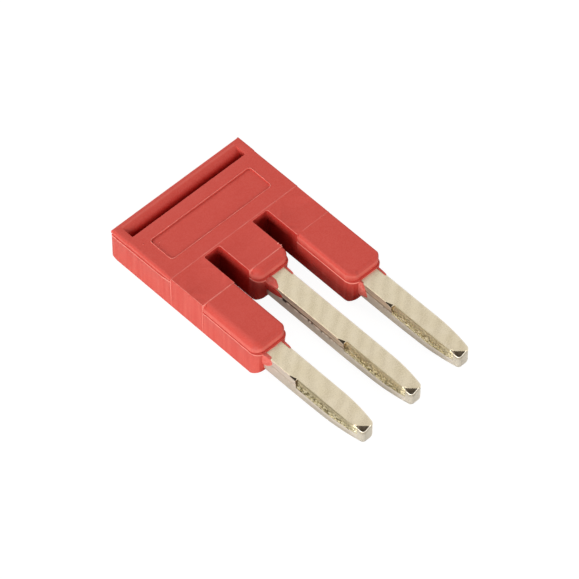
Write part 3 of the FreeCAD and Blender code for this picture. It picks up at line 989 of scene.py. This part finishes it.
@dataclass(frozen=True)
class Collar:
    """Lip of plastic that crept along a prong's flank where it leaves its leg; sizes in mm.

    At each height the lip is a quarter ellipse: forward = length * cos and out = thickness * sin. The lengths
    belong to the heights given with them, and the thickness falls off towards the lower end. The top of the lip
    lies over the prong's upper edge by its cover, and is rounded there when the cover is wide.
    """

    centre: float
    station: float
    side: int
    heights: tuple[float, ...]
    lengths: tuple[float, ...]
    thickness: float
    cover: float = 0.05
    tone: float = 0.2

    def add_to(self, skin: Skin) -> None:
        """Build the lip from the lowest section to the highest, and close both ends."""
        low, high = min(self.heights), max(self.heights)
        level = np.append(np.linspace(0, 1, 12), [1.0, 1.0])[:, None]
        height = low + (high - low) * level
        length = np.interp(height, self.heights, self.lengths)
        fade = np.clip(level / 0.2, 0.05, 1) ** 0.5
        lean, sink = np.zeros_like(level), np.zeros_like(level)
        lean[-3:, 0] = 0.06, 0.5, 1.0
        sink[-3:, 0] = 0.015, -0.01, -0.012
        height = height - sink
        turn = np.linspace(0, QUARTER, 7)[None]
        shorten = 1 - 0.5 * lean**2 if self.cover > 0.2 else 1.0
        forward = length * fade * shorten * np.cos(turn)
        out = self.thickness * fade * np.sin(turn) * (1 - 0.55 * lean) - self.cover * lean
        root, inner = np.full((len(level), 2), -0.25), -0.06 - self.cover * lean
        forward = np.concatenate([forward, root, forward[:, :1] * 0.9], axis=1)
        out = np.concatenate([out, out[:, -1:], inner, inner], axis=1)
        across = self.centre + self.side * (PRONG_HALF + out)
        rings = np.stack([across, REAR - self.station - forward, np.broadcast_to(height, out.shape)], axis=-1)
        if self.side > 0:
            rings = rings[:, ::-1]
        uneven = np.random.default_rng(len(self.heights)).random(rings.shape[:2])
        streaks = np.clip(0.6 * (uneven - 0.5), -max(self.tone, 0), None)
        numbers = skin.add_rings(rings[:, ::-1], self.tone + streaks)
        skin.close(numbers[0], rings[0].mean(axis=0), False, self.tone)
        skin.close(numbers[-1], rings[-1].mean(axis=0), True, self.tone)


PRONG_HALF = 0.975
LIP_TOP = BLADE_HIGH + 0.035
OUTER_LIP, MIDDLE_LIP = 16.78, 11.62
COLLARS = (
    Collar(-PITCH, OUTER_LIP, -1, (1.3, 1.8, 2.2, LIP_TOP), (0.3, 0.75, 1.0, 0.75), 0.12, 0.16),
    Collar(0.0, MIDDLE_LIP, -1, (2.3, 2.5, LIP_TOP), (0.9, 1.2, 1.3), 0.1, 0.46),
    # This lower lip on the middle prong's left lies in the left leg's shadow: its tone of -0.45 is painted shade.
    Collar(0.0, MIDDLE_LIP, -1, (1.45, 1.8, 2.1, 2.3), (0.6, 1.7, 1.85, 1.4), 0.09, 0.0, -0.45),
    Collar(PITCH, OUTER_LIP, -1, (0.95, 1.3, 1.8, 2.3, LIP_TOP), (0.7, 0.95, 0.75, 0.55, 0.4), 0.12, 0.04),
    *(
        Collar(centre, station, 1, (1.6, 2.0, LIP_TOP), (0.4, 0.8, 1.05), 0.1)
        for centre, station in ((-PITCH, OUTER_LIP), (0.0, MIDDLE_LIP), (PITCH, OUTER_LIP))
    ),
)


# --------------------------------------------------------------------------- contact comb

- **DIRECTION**
Each line above must be reproduced exactly as it stands.

- **SOLUTION**
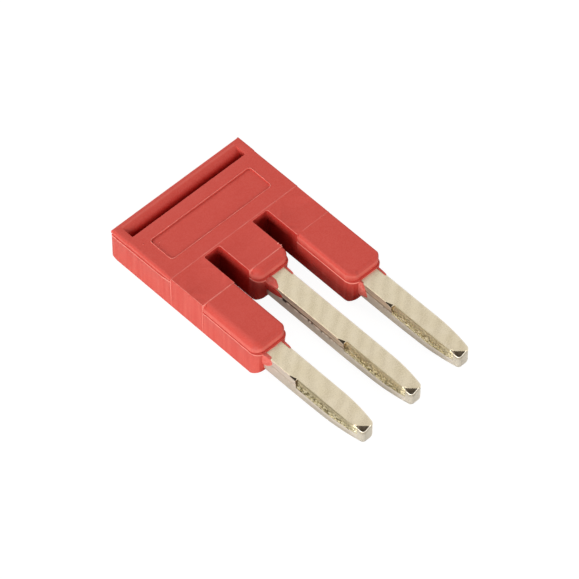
Write part 3 of the FreeCAD and Blender code for this picture. It picks up at line 989 of scene.py. This part finishes it.
@dataclass(frozen=True)
class Collar:
    """Lip of plastic that crept along a prong's flank where it leaves its leg; sizes in mm.

    At each height the lip is a quarter ellipse: forward = length * cos and out = thickness * sin. The lengths
    belong to the heights given with them, and the thickness falls off towards the lower end. The top of the lip
    lies over the prong's upper edge by its cover, and is rounded there when the cover is wide.
    """

    centre: float
    station: float
    side: int
    heights: tuple[float, ...]
    lengths: tuple[float, ...]
    thickness: float
    cover: float = 0.05
    tone: float = 0.2

    def add_to(self, skin: Skin) -> None:
        """Build the lip from the lowest section to the highest, and close both ends."""
        low, high = min(self.heights), max(self.heights)
        level = np.append(np.linspace(0, 1, 12), [1.0, 1.0])[:, None]
        height = low + (high - low) * level
        length = np.interp(height, self.heights, self.lengths)
        fade = np.clip(level / 0.2, 0.05, 1) ** 0.5
        lean, sink = np.zeros_like(level), np.zeros_like(level)
        lean[-3:, 0] = 0.06, 0.5, 1.0
        sink[-3:, 0] = 0.015, -0.01, -0.012
        height = height - sink
        turn = np.linspace(0, QUARTER, 7)[None]
        shorten = 1 - 0.5 * lean**2 if self.cover > 0.2 else 1.0
        forward = length * fade * shorten * np.cos(turn)
        out = self.thickness * fade * np.sin(turn) * (1 - 0.55 * lean) - self.cover * lean
        root, inner = np.full((len(level), 2), -0.25), -0.06 - self.cover * lean
        forward = np.concatenate([forward, root, forward[:, :1] * 0.9], axis=1)
        out = np.concatenate([out, out[:, -1:], inner, inner], axis=1)
        across = self.centre + self.side * (PRONG_HALF + out)
        rings = np.stack([across, REAR - self.station - forward, np.broadcast_to(height, out.shape)], axis=-1)
        if self.side > 0:
            rings = rings[:, ::-1]
        uneven = np.random.default_rng(len(self.heights)).random(rings.shape[:2])
        streaks = np.clip(0.6 * (uneven - 0.5), -max(self.tone, 0), None)
        numbers = skin.add_rings(rings[:, ::-1], self.tone + streaks)
        skin.close(numbers[0], rings[0].mean(axis=0), False, self.tone)
        skin.close(numbers[-1], rings[-1].mean(axis=0), True, self.tone)


PRONG_HALF = 0.975
LIP_TOP = BLADE_HIGH + 0.035
OUTER_LIP, MIDDLE_LIP = 16.78, 11.62
COLLARS = (
    Collar(-PITCH, OUTER_LIP, -1, (1.3, 1.8, 2.2, LIP_TOP), (0.3, 0.75, 1.0, 0.75), 0.12, 0.16),
    Collar(0.0, MIDDLE_LIP, -1, (2.3, 2.5, LIP_TOP), (0.9, 1.2, 1.3), 0.1, 0.46),
    # This lower lip on the middle prong's left lies in the left leg's shadow: its tone of -0.45 is painted shade.
    Collar(0.0, MIDDLE_LIP, -1, (1.45, 1.8, 2.1, 2.3), (0.6, 1.7, 1.85, 1.4), 0.09, 0.0, -0.45),
    Collar(PITCH, OUTER_LIP, -1, (0.95, 1.3, 1.8, 2.3, LIP_TOP), (0.7, 0.95, 0.75, 0.55, 0.4), 0.12, 0.04),
    *(
        Collar(centre, station, 1, (1.6, 2.0, LIP_TOP), (0.4, 0.8, 1.05), 0.1)
        for centre, station in ((-PITCH, OUTER_LIP), (0.0, MIDDLE_LIP), (PITCH, OUTER_LIP))
    ),
)


# --------------------------------------------------------------------------- contact comb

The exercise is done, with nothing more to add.